● TASK INSTRUCTIONS: Extract exactly the run of lines starting at the line that holds "rounded upper end" and ending at the line that holds "points = [vertex.co", both included.

● DATASET SECTION:
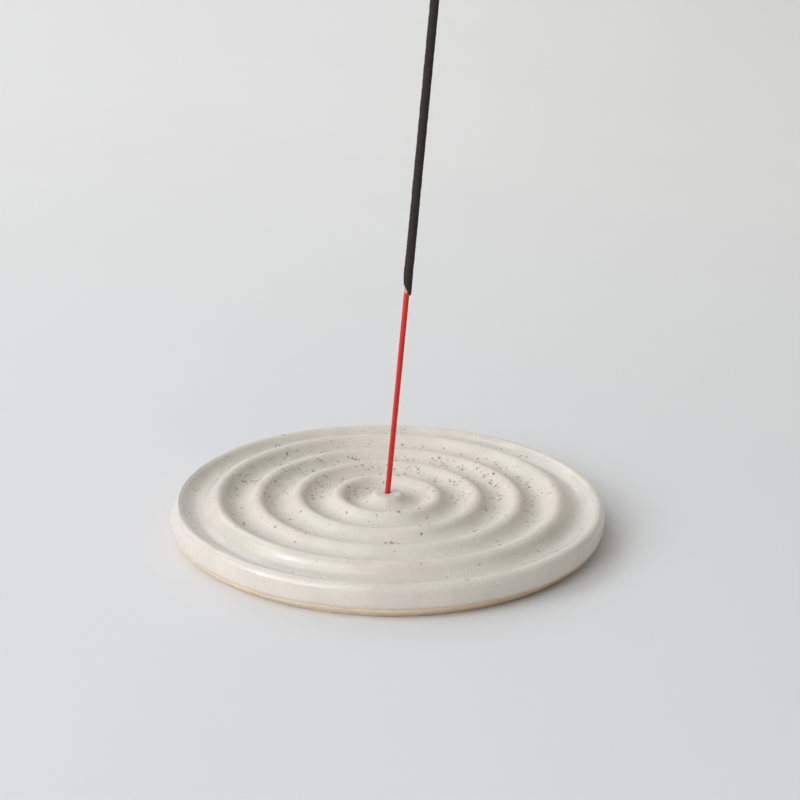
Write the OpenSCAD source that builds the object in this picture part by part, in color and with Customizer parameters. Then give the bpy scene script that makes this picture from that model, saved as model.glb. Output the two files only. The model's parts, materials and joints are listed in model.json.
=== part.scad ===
// Round incense stick holder: a thrown stoneware dish under a speckled glaze, with ring ridges
// round a central boss, and one incense stick that stands in the slanted hole of the boss.
// Millimetres, +Z up. The origin is the middle of the foot, on the surface that the dish
// stands on, and the stick leans towards +X.

/* [Dish] */
// Overall diameter at the glazed wall
dish_d = 120; // [100:1:160]
// Height of the rings' crests above the table
crest_height = 9.2; // [8:0.1:14]
// Number of rings between the boss and the rim
ring_count = 4; // [2:1:5]
// Radius of the innermost ring's crest
first_ring_r = 13.65; // [12:0.05:18]
// From the outermost ring's crest out to the rim's crest
outer_groove_w = 10.95; // [9:0.05:12]
// How far the outermost ring stands above the other crests
outer_ring_rise = 0.6; // [0:0.1:1]
// Depth of the grooves below the crests
groove_depth = 2.75; // [1.5:0.05:3.2]
// Rounding of the rings' and the rim's crests
crest_round = 2.4; // [1.2:0.1:3]

/* [Rim and wall] */
// From the wall in to the rim's crest
rim_inset = 1.8; // [1:0.05:3]
// How far the rim's crest lies below the rings' crests
rim_drop = 0.25; // [0:0.05:1]
// Height of the straight glazed wall above the bare band
straight_wall_h = 4.1; // [0.5:0.1:5]

/* [Boss] */
// Radius of the boss's flat top
boss_flat_r = 3.3; // [2:0.1:4]
// How far the boss's top lies below the crests
boss_drop = 0.05; // [0:0.05:0.8]
// Rounding of the boss's shoulder
boss_shoulder_r = 1.2; // [0.8:0.1:1.8]
// Radius of the low point between the boss and the first ring
boss_skirt_r = 8.4; // [7:0.1:9.5]

/* [Foot] */
// From the wall in to the foot's outer edge
foot_inset = 2.9; // [1.5:0.1:5]
// Height of the trimmed bevel above the table
foot_bevel_h = 2.2; // [1.5:0.1:4]
// Rounding between the bevel and the wall
bevel_round = 1.2; // [0.4:0.1:2]
// Width of the flat ring that the dish stands on
foot_ring_w = 8; // [4:0.5:20]
// Depth of the trimmed recess inside the foot ring
foot_recess = 0.8; // [0.3:0.1:1.2]

/* [Glaze] */
// Thickness of the fired glaze
glaze_t = 0.4; // [0.2:0.05:0.6]
// Bare clay wall between the bevel's rounding and the glaze's lower edge
bare_band_h = 0.1; // [0.1:0.1:1.5]

/* [Stick hole] */
// Depth of the hole along its own axis
bore_depth = 6.5; // [4:0.1:7]
// Radial clearance round the stick's core
bore_clearance = 0.1; // [0.05:0.01:0.3]
// Lean of the hole and the stick, in degrees
stick_lean = 4.3; // [0:0.1:8]

/* [Stick] */
// Diameter of the bamboo core
core_d = 1.4; // [1:0.05:2]
// Gap between the core's foot and the bottom of the hole
foot_gap = 0.1; // [0.05:0.01:0.3]
// Bare core that shows above the boss
bare_length = 56.5; // [30:0.5:90]
// Length of the incense paste, from its lower tip to the top
paste_length = 167; // [80:0.5:220]
// Thickness of the paste on the core
paste_t = 0.5; // [0.3:0.05:1.5]
// Height over which the paste's lower end is cut at a slant
paste_taper = 5; // [2:0.5:10]
// Paste over the core's upper end
paste_cap = 1; // [0.5:0.1:3]
// Rounding of the paste's upper end
paste_tip_round = 0.6; // [0.3:0.05:0.75]

/* [Hidden] */
$fn = 180;
// Steps in each arc of a turned profile
arc_steps = 6;
// How far a cut runs past the solid that it opens
overrun = 1;

clay_color = [0.78, 0.67, 0.53];
glaze_color = [0.87, 0.84, 0.79];
dye_color = [0.78, 0.16, 0.15];
paste_color = [0.17, 0.14, 0.13];

wall_r = dish_d / 2;
rim_crest_r = wall_r - rim_inset;
ring_pitch = (rim_crest_r - outer_groove_w - first_ring_r) / (ring_count - 1);
boss_top = crest_height - boss_drop;
groove_floor = crest_height - groove_depth;
seat_r = wall_r - glaze_t;
foot_r = wall_r - foot_inset;
recess_r = foot_r - foot_ring_w;
bevel_slant = atan((seat_r - foot_r) / foot_bevel_h);
bevel_back = bevel_round * tan(bevel_slant / 2);
glaze_line = foot_bevel_h + bevel_back + bare_band_h;
straight_wall_top = glaze_line + straight_wall_h;
rim_crest_h = crest_height - rim_drop;
rim_round_h = rim_crest_h - straight_wall_top;

core_r = core_d / 2;
bore_r = core_r + bore_clearance;
paste_r = core_r + paste_t;
core_foot = foot_gap - bore_depth;
paste_top = bare_length + paste_length;
core_top = paste_top - paste_cap;

// Crests from the boss to the rim: radius, height and rounding of each
crests = concat(
    [[boss_flat_r, boss_top, boss_shoulder_r]],
    [for (k = [0:ring_count - 1]) [
        first_ring_r + k * ring_pitch,
        crest_height + (k == ring_count - 1 ? outer_ring_rise : 0),
        crest_round
    ]],
    [[rim_crest_r, rim_crest_h, crest_round]]
);

// Radius of the low point of the groove outside crest k
function low_r(k) = k == 0 ? boss_skirt_r : (crests[k][0] + crests[k + 1][0]) / 2;

// An elliptical arc round a centre, turning from +Z towards the outside, without its last point
function arc(centre, rx, rz, from, to) = [
    for (i = [0:arc_steps - 1])
        let (a = from + (to - from) * i / arc_steps)
        centre + [rx * sin(a), rz * cos(a)]
];

// Half the turn of a slope whose crest arc and groove arc meet on one tangent
function slope_angle(run, drop) = 2 * atan(drop / run);

// Radius of the groove arc that meets a crest arc over a given run and drop
function groove_round(run, drop, round) = run / sin(slope_angle(run, drop)) - round;

// Slope from a crest down to a low point, seen outwards (side 1) or inwards (side -1),
// with the surface moved down by t
function slope_points(crest, low, side, t) =
    let (
        run = abs(low - crest[0]),
        drop = crest[1] - groove_floor,
        turn = side * slope_angle(run, drop),
        groove_r = groove_round(run, drop, crest[2]),
        crest_centre = [crest[0], crest[1] - crest[2]],
        groove_centre = [low, groove_floor + groove_r],
        crest_side = crest[2] - t,
        groove_side = groove_r + t
    )
    side > 0
        ? concat(
            arc(crest_centre, crest_side, crest_side, 0, turn),
            arc(groove_centre, groove_side, groove_side, 180 + turn, 180))
        : concat(
            arc(groove_centre, groove_side, groove_side, 180, 180 + turn),
            arc(crest_centre, crest_side, crest_side, turn, 0));

// The dish's upper surface from the axis to the straight wall, moved inwards by t
function top_points(t) = concat(
    [[0, boss_top - t]],
    [for (k = [0:ring_count], p = concat(
        slope_points(crests[k], low_r(k), 1, t),
        slope_points(crests[k + 1], low_r(k), -1, t))) p],
    arc([rim_crest_r, straight_wall_top], rim_inset - t, rim_round_h - t, 0, 90),
    [[wall_r - t, straight_wall_top]]
);

// The trimmed bevel of the clay with its rounded upper corner, and the foot, back to the axis
foot_points = concat(
    arc([seat_r - bevel_round, foot_bevel_h + bevel_back], bevel_round, bevel_round,
        90, 90 + bevel_slant),
    [[seat_r - bevel_back * sin(bevel_slant), foot_bevel_h - bevel_back * cos(bevel_slant)]],
    [[foot_r, 0], [recess_r, 0], [recess_r - foot_recess, foot_recess], [0, foot_recess]]
);

function reversed(points) = [for (i = [len(points) - 1:-1:0]) points[i]];

// Places its children on the stick's axis, with the middle of the boss's top at their zero
module on_stick_axis() {
    translate([0, 0, boss_top]) rotate([0, stick_lean, 0]) children();
}

// The slanted hole for the stick, which runs through the glaze into the clay
module stick_hole() {
    on_stick_axis() translate([0, 0, -bore_depth])
        cylinder(r = bore_r, h = bore_depth + overrun);
}

// Thrown and trimmed clay disc, bare on the foot and on a narrow band of the wall
module stoneware_body() {
    color(clay_color)
    difference() {
        rotate_extrude() polygon(concat(top_points(glaze_t), foot_points));
        stick_hole();
    }
}

// Glaze over the rings, the rim and the wall, down to the bare band
module glaze_coat() {
    color(glaze_color)
    difference() {
        rotate_extrude() polygon(concat(
            top_points(0),
            [[wall_r, glaze_line], [seat_r, glaze_line]],
            reversed(top_points(glaze_t))));
        stick_hole();
    }
}

// Dyed bamboo core, from the bottom of the hole up through the paste
module bamboo_core() {
    color(dye_color)
    on_stick_axis() translate([0, 0, core_foot])
        cylinder(r = core_r, h = core_top - core_foot);
}

// The slant at the paste's lower end, deepest on the side that the stick leans away from
module slant_cut() {
    reach = paste_r + overrun;
    // The slant ends within the paste's wall, clear of the core's edge
    heel_x = core_r + paste_t / 4;
    rotate([90, 0, 0])
        linear_extrude(height = 2 * reach, center = true)
        polygon([
            [-paste_r, bare_length + paste_taper],
            [heel_x, bare_length],
            [heel_x, bare_length - overrun],
            [-reach, bare_length - overrun],
            [-reach, bare_length + paste_taper]
        ]);
}

// Incense paste rolled on the core, with a rounded upper end
module incense_paste() {
    color(paste_color)
    on_stick_axis() difference() {
        rotate_extrude() polygon(concat(
            [[core_r, core_top], [core_r, bare_length], [paste_r, bare_length],
                [paste_r, paste_top - paste_tip_round]],
            reversed(arc([paste_r - paste_tip_round, paste_top - paste_tip_round],
                paste_tip_round, paste_tip_round, 0, 90)),
            [[0, paste_top], [0, core_top]]));
        slant_cut();
    }
}

stoneware_body();
glaze_coat();
bamboo_core();
incense_paste();
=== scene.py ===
"""Round stoneware incense stick holder with its stick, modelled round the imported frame.

The dish is turned from two outlines, one for the clay and one for the glaze on it. The stick is
a split bamboo core with incense paste rolled on it. Lengths are metres, and angles are radians
where nothing else is said.
"""
import json
import math
import random

import bpy
import numpy
from bpy.props import FloatProperty, FloatVectorProperty, IntProperty, PointerProperty
from mathutils import Matrix, Vector


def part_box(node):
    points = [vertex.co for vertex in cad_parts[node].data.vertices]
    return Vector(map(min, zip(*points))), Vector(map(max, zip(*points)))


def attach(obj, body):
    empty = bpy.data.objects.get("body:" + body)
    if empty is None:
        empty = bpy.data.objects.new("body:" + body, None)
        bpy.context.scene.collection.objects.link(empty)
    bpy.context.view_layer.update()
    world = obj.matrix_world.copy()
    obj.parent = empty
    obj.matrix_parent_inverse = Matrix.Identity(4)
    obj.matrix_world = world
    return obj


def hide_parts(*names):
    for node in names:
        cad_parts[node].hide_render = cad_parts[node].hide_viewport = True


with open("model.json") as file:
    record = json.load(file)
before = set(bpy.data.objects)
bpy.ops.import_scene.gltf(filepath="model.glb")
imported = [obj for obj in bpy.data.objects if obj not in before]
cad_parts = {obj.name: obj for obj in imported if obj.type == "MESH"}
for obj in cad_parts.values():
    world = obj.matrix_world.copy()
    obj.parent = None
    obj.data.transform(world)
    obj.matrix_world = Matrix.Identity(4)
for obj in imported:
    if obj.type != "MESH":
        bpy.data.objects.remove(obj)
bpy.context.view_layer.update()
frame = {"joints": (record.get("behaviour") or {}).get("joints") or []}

bl_info = {
    "name": "Incense stick holder",
    "version": (1, 0, 0),
    "blender": (4, 5, 0),
    "location": "View3D > Sidebar > Holder",
    "description": "Models a ridged stoneware incense stick holder with its stick",
    "category": "Object",
}

MM = 0.001

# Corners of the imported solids, and the line that the stick slides along
clay_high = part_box("stoneware_body")[1]
glaze_low, glaze_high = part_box("glaze_coat")
core_low, core_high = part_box("bamboo_core")
paste_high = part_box("incense_paste")[1]
slide_line = Vector(frame["joints"][0]["axis"])
stick_lean = math.atan2(slide_line.x, slide_line.z)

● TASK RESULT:
// Incense paste rolled on the core, with a rounded upper end
module incense_paste() {
    color(paste_color)
    on_stick_axis() difference() {
        rotate_extrude() polygon(concat(
            [[core_r, core_top], [core_r, bare_length], [paste_r, bare_length],
                [paste_r, paste_top - paste_tip_round]],
            reversed(arc([paste_r - paste_tip_round, paste_top - paste_tip_round],
                paste_tip_round, paste_tip_round, 0, 90)),
            [[0, paste_top], [0, core_top]]));
        slant_cut();
    }
}

stoneware_body();
glaze_coat();
bamboo_core();
incense_paste();
=== scene.py ===
"""Round stoneware incense stick holder with its stick, modelled round the imported frame.

The dish is turned from two outlines, one for the clay and one for the glaze on it. The stick is
a split bamboo core with incense paste rolled on it. Lengths are metres, and angles are radians
where nothing else is said.
"""
import json
import math
import random

import bpy
import numpy
from bpy.props import FloatProperty, FloatVectorProperty, IntProperty, PointerProperty
from mathutils import Matrix, Vector


def part_box(node):
    points = [vertex.co for vertex in cad_parts[node].data.vertices]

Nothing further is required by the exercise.